Sempre meglio un fondo aperto che uno sfitto, specie se appagante alla vista, ma d’altro canto una maggiore pianificazione di nuove aperture non sarebbe un’idea peregrina. Fatto sta che i due direttori Gabriella Orlando e Andrea Biondi, infatti, preso atto della tendenza, non si lanciano in battaglie contro i mulini a vento.
«Siamo per la valorizzazione della gastronomia locale, quella che arricchisce l’accoglienza turistica e il tessuto economico del territorio», premettono entrambi, per poi tracciare un parallelo esemplificativo: «Come la grande distribuzione danneggia il negozio di vicinato, così questi maxiristoranti certamente non fanno bene ai piccoli locali».
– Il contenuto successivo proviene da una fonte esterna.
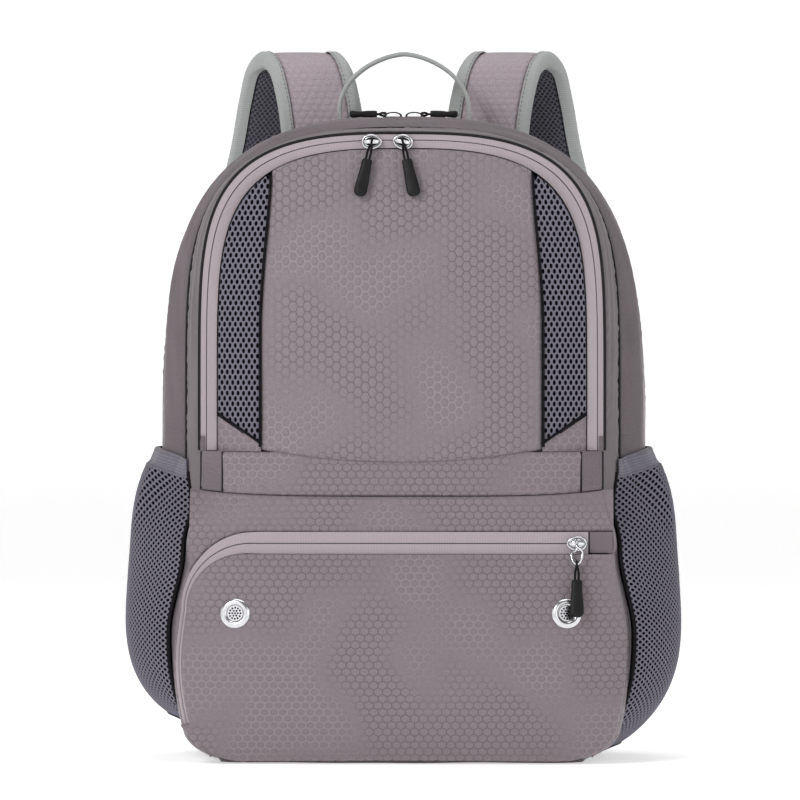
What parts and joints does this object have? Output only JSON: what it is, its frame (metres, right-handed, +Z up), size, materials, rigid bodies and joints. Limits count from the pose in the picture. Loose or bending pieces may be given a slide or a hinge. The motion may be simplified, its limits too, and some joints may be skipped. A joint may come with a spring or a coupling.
{
  "type": "daypack",
  "caption": "Soft daypack with an opening front half, a zipped front pocket, a zipped shoe pocket, mesh side pockets, padded shoulder straps and a grab handle.",
  "frame": {"origin": "centre of the bounding box on the plane that the base rests on", "axes": "+X to the viewer's right seen from the front, -Y is the front, +Y the wearer's back, +Z up"},
  "size_m": [0.3908, 0.242, 0.4975],
  "materials": {
    "shell_fabric": "honeycomb ripstop polyester, slight sheen",
    "side_fabric": "plain woven polyester, matt",
    "net_fabric": "open spacer net, matt",
    "elastic_fabric": "ribbed elastic binding, matt",
    "zip_fabric": "woven zip tape, matt",
    "strap_fabric": "ripstop polyester over foam",
    "binding_fabric": "woven webbing and binding tape, matt",
    "foam": "closed-cell foam sheet",
    "zip_metal": "bright nickel plate",
    "pull_rubber": "moulded soft rubber and cord, satin",
    "buckle_plastic": "moulded acetal, satin",
    "black_metal": "black lacquered zinc, satin"
  },
  "bodies": {
    "root": {"back_panel": "net_fabric", "back_lining": "side_fabric", "back_foam": "foam", "rear_gusset": "shell_fabric", "main_zip_tape_rear": "zip_fabric", "base_panel": "side_fabric", "partition_lower": "side_fabric", "pocket_floor": "side_fabric", "front_yoke": "shell_fabric", "front_band": "shell_fabric", "shoe_zip_tape_upper": "zip_fabric", "shoe_zip_end_patch": "side_fabric", "strap_yoke": "shell_fabric", "side_panel_left": "side_fabric", "side_panel_right": "side_fabric", "zip_end_patch_left": "side_fabric", "zip_end_patch_right": "side_fabric", "mesh_pocket_left": "net_fabric", "mesh_pocket_right": "net_fabric", "elastic_binding_left": "elastic_fabric", "elastic_binding_right": "elastic_fabric", "webbing_left": "binding_fabric", "webbing_right": "binding_fabric", "anchor_tab_left": "side_fabric", "anchor_tab_right": "side_fabric"},
    "front_half": {"front_gusset": "side_fabric", "main_zip_tape_front": "zip_fabric", "partition_upper": "side_fabric", "pocket_gusset": "side_fabric", "pocket_zip_tape_outer": "zip_fabric"},
    "front_lid": {"centre_panel": "shell_fabric", "pocket_zip_tape_inner": "zip_fabric", "mesh_panel_left": "net_fabric", "mesh_panel_right": "net_fabric"},
    "shoe_lid": {"shoe_panel": "shell_fabric", "shoe_zip_tape_lower": "zip_fabric", "eyelet_left": "zip_metal", "eyelet_right": "zip_metal", "eyelet_screen_left": "zip_metal", "eyelet_screen_right": "zip_metal"},
    "shoe_slider_body": {"shoe_slider": "zip_metal"},
    "shoe_bail_body": {"shoe_pull_bail": "zip_metal"},
    "shoe_pull_body": {"shoe_pull_cord": "pull_rubber", "shoe_pull_grip": "pull_rubber"},
    "handle_body": {"grab_handle": "binding_fabric"},
    "pocket_slider_left_body": {"pocket_slider_left": "zip_metal"},
    "pocket_pull_left_body": {"pocket_pull_cord_left": "pull_rubber", "pocket_pull_grip_left": "pull_rubber"},
    "main_slider_left_body": {"main_slider_left": "black_metal"},
    "main_pull_left_body": {"main_pull_left": "pull_rubber"},
    "strap_left_body": {"shoulder_strap_left": "strap_fabric"},
    "ladder_lock_left_body": {"ladder_lock_left": "buckle_plastic"},
    "pocket_slider_right_body": {"pocket_slider_right": "zip_metal"},
    "pocket_pull_right_body": {"pocket_pull_cord_right": "pull_rubber", "pocket_pull_grip_right": "pull_rubber"},
    "main_slider_right_body": {"main_slider_right": "black_metal"},
    "main_pull_right_body": {"main_pull_right": "pull_rubber"},
    "strap_right_body": {"shoulder_strap_right": "strap_fabric"},
    "ladder_lock_right_body": {"ladder_lock_right": "buckle_plastic"}
  },
  "joints": [
    {"name": "front_half_fold", "type": "hinge", "parent": "root", "child": "front_half", "pos_m": [0, -0.0865, 0.215], "axis": [1, 0, 0], "range_deg": [0, 35]},
    {"name": "front_lid_fold", "type": "hinge", "parent": "front_half", "child": "front_lid", "pos_m": [0, -0.0865, 0.2155], "axis": [1, 0, 0], "range_deg": [0, 45]},
    {"name": "shoe_lid_fold", "type": "hinge", "parent": "root", "child": "shoe_lid", "pos_m": [0, -0.0845, 0.003], "axis": [1, 0, 0], "range_deg": [0, 50]},
    {"name": "shoe_slider_travel", "type": "slide", "parent": "shoe_lid", "child": "shoe_slider_body", "axis": [-1, 0, 0], "range_m": [0, 0.2]},
    {"name": "shoe_bail_lift", "type": "hinge", "parent": "shoe_slider_body", "child": "shoe_bail_body", "pos_m": [0.122, -0.1, 0.154], "axis": [-1, 0, 0], "range_deg": [0, 90]},
    {"name": "shoe_pull_swing", "type": "hinge", "parent": "shoe_bail_body", "child": "shoe_pull_body", "pos_m": [0.122, -0.1053, 0.1403], "axis": [-1, 0, 0], "range_deg": [0, 80]},
    {"name": "handle_fold", "type": "hinge", "parent": "root", "child": "handle_body", "pos_m": [0, 0.044, 0.4538], "axis": [1, 0, 0], "range_deg": [-20, 20]},
    {"name": "pocket_slider_left_travel", "type": "slide", "parent": "front_lid", "child": "pocket_slider_left_body", "axis": [-0.9978, 0, -0.067], "range_m": [0, 0.03]},
    {"name": "pocket_pull_left_lift", "type": "hinge", "parent": "pocket_slider_left_body", "child": "pocket_pull_left_body", "pos_m": [-0.021, -0.072, 0.4333], "axis": [-1, 0, 0], "range_deg": [0, 100]},
    {"name": "main_slider_left_travel", "type": "slide", "parent": "front_half", "child": "main_slider_left_body", "axis": [-0.9998, 0, -0.02], "range_m": [0, 0.03]},
    {"name": "main_pull_left_lift", "type": "hinge", "parent": "main_slider_left_body", "child": "main_pull_left_body", "pos_m": [-0.0137, 0.015, 0.4538], "axis": [0, 1, 0], "range_deg": [0, 90]},
    {"name": "strap_left_swing", "type": "hinge", "parent": "root", "child": "strap_left_body", "pos_m": [-0.057, 0.079, 0.4145], "axis": [1, 0, 0], "range_deg": [-4, 5]},
    {"name": "ladder_lock_left_tilt", "type": "hinge", "parent": "strap_left_body", "child": "ladder_lock_left_body", "pos_m": [-0.138, 0.1, 0.1758], "axis": [1, 0, 0], "range_deg": [0, 45]},
    {"name": "pocket_slider_right_travel", "type": "slide", "parent": "front_lid", "child": "pocket_slider_right_body", "axis": [0.9998, 0, -0.02], "range_m": [0, 0.03]},
    {"name": "pocket_pull_right_lift", "type": "hinge", "parent": "pocket_slider_right_body", "child": "pocket_pull_right_body", "pos_m": [0.0007, -0.072, 0.4333], "axis": [-1, 0, 0], "range_deg": [0, 100]},
    {"name": "main_slider_right_travel", "type": "slide", "parent": "front_half", "child": "main_slider_right_body", "axis": [0.9998, 0, -0.02], "range_m": [0, 0.03]},
    {"name": "main_pull_right_lift", "type": "hinge", "parent": "main_slider_right_body", "child": "main_pull_right_body", "pos_m": [0.0137, 0.015, 0.4538], "axis": [0, -1, 0], "range_deg": [0, 90]},
    {"name": "strap_right_swing", "type": "hinge", "parent": "root", "child": "strap_right_body", "pos_m": [0.057, 0.079, 0.4145], "axis": [1, 0, 0], "range_deg": [-4, 5]},
    {"name": "ladder_lock_right_tilt", "type": "hinge", "parent": "strap_right_body", "child": "ladder_lock_right_body", "pos_m": [0.138, 0.1, 0.1758], "axis": [1, 0, 0], "range_deg": [0, 45]}
  ]
}
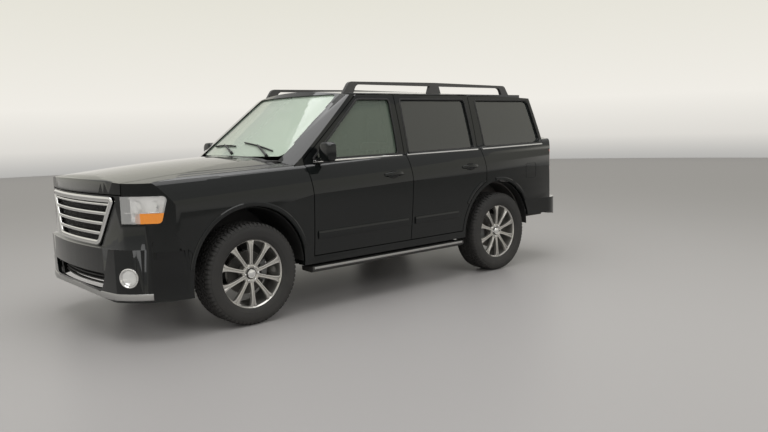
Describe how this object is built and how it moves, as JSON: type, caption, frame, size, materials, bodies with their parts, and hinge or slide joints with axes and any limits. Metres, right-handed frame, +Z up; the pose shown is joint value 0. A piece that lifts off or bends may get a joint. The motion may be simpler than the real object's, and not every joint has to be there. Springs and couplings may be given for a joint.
{
  "type": "sport utility vehicle",
  "caption": "Full-size black sport utility vehicle with a ladder frame, opening doors, hood and tailgate, and wheels that steer and roll.",
  "frame": {"origin": "on the ground under the centre of the overall box", "axes": "front faces -Y, +X is the vehicle's left side, +Z up"},
  "size_m": [2.196, 5.13, 1.944],
  "materials": {
    "body_paint": "gloss",
    "chrome_trim": "polished",
    "lamp_clear": "clear",
    "lamp_amber": "gloss",
    "lamp_red": "gloss",
    "glass_tinted": "clear",
    "glass_privacy": "clear",
    "rail_metal": "satin",
    "step_plastic": "satin",
    "cabin_plastic": "satin",
    "seat_leather": "satin",
    "floor_pan": "satin",
    "chassis_steel": "satin",
    "engine_iron": "rough",
    "radiator_metal": "satin",
    "exhaust_steel": "satin",
    "tank_plastic": "satin",
    "wheel_alloy": "satin",
    "tyre_rubber": "matte"
  },
  "bodies": {
    "car_body": {"floor": "floor_pan", "side_frames": "body_paint", "roof": "body_paint", "fenders": "body_paint", "front_cover": "body_paint", "grille": "chrome_trim", "headlamps": "lamp_clear", "marker_lamps": "lamp_amber", "fog_lamps": "lamp_clear", "rear_bumper": "body_paint", "tail_lamps": "lamp_red", "windshield": "glass_tinted", "quarter_windows": "glass_privacy", "roof_rails": "rail_metal", "running_boards": "step_plastic", "firewall": "cabin_plastic", "dashboard": "cabin_plastic", "seats": "seat_leather", "steering_wheel": "cabin_plastic", "chassis_frame": "chassis_steel", "hitch_receiver": "chassis_steel", "engine": "engine_iron", "radiator": "radiator_metal", "fuel_tank": "tank_plastic", "exhaust": "exhaust_steel", "front_suspension": "chassis_steel", "rear_axle": "chassis_steel", "spare_wheel": "tyre_rubber"},
    "front_door_left": {"front_door_left": "body_paint", "front_glass_left": "glass_tinted", "mirror_left": "body_paint"},
    "rear_door_left": {"rear_door_left": "body_paint", "rear_glass_left": "glass_privacy"},
    "front_door_right": {"front_door_right": "body_paint", "front_glass_right": "glass_tinted", "mirror_right": "body_paint"},
    "rear_door_right": {"rear_door_right": "body_paint", "rear_glass_right": "glass_privacy"},
    "hood": {"hood": "body_paint"},
    "tailgate": {"tailgate": "body_paint", "tailgate_glass": "glass_privacy"},
    "knuckle_left": {"knuckle_left": "chassis_steel"},
    "wheel_front_left": {"tyre_front_left": "tyre_rubber", "rim_front_left": "wheel_alloy"},
    "wheel_rear_left": {"tyre_rear_left": "tyre_rubber", "rim_rear_left": "wheel_alloy"},
    "knuckle_right": {"knuckle_right": "chassis_steel"},
    "wheel_front_right": {"tyre_front_right": "tyre_rubber", "rim_front_right": "wheel_alloy"},
    "wheel_rear_right": {"tyre_rear_right": "tyre_rubber", "rim_rear_right": "wheel_alloy"}
  },
  "joints": [
    {"name": "front_door_left_hinge", "type": "hinge", "parent": "car_body", "child": "front_door_left", "pos_m": [0.987, -0.87, 0.8], "axis": [0, 0, -1], "range_deg": [0, 65]},
    {"name": "rear_door_left_hinge", "type": "hinge", "parent": "car_body", "child": "rear_door_left", "pos_m": [0.987, 0.237, 0.8], "axis": [0, 0, -1], "range_deg": [0, 65]},
    {"name": "front_door_right_hinge", "type": "hinge", "parent": "car_body", "child": "front_door_right", "pos_m": [-0.987, -0.87, 0.8], "axis": [0, 0, 1], "range_deg": [0, 65]},
    {"name": "rear_door_right_hinge", "type": "hinge", "parent": "car_body", "child": "rear_door_right", "pos_m": [-0.987, 0.237, 0.8], "axis": [0, 0, 1], "range_deg": [0, 65]},
    {"name": "hood_hinge", "type": "hinge", "parent": "car_body", "child": "hood", "pos_m": [0, -1.235, 1.294], "axis": [-1, 0, 0], "range_deg": [0, 50]},
    {"name": "tailgate_hinge", "type": "hinge", "parent": "car_body", "child": "tailgate", "pos_m": [0, 2.185, 1.838], "axis": [1, 0, 0], "range_deg": [0, 80]},
    {"name": "steer_left", "type": "hinge", "parent": "car_body", "child": "knuckle_left", "pos_m": [0.787, -1.53, 0.405], "axis": [0, 0, 1], "range_deg": [-32, 32]},
    {"name": "wheel_front_left_spin", "type": "hinge", "parent": "knuckle_left", "child": "wheel_front_left", "pos_m": [0.865, -1.53, 0.405], "axis": [1, 0, 0], "continuous": true},
    {"name": "wheel_rear_left_spin", "type": "hinge", "parent": "car_body", "child": "wheel_rear_left", "pos_m": [0.865, 1.416, 0.405], "axis": [1, 0, 0], "continuous": true},
    {"name": "steer_right", "type": "hinge", "parent": "car_body", "child": "knuckle_right", "pos_m": [-0.787, -1.53, 0.405], "axis": [0, 0, 1], "range_deg": [-32, 32]},
    {"name": "wheel_front_right_spin", "type": "hinge", "parent": "knuckle_right", "child": "wheel_front_right", "pos_m": [-0.865, -1.53, 0.405], "axis": [1, 0, 0], "continuous": true},
    {"name": "wheel_rear_right_spin", "type": "hinge", "parent": "car_body", "child": "wheel_rear_right", "pos_m": [-0.865, 1.416, 0.405], "axis": [1, 0, 0], "continuous": true}
  ],
  "couplings": [
    {"joint": "steer_right", "follows": "steer_left", "ratio": 1}
  ]
}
Entrambi hanno visto passare lungo il fiume di cui sopra tanti hamburger, kebab e – da ultimo – Poké, e si dicono certi che anche questa moda lascerà il tempo che trova. Entrambi convinti che saranno i clienti a decidere.
«Proprio ieri mattina parlavo con un collega di un’associazione di categoria del settore agricolo, che mi faceva notare come siamo disposti a spendere decine di euro l’olio che va nella macchina ma solo pochi spiccioli per quello che finisce nel nostro stomaco. La qualità si paga, e qui siamo di fronte a un food low cost: se non ha un minimo di prezzo non può essere cibo di qualità», riassume Biondi.
Non diverso il commento di Orlando, che ammonisce: «Siamo di fronte a una sfida molto più complessa rispetto a quanto può apparire in superficie. Viviamo in un mondo in cui ci propinano fake in continuazione: alcuni siamo tutti in grado di riconoscerli a colpo d’occhio e altri meno; e nel mondo del commercio esiste anche la concorrenza combattuta a colpi di recensioni fasulle, tanto che il nostro nazionale ha addirittura aperto uno sportello che si chiama proprio “Sos recensioni”».
Sono i clienti, appunto, che decidono; di seguire la moda così come di lasciarla, decretandone il successo oppure il fallimento. E se tanti locali aprono e chiudono, tanti altri restano ed entrano a far parte della nostra dieta. Basta guardare nella direzione di via Senese.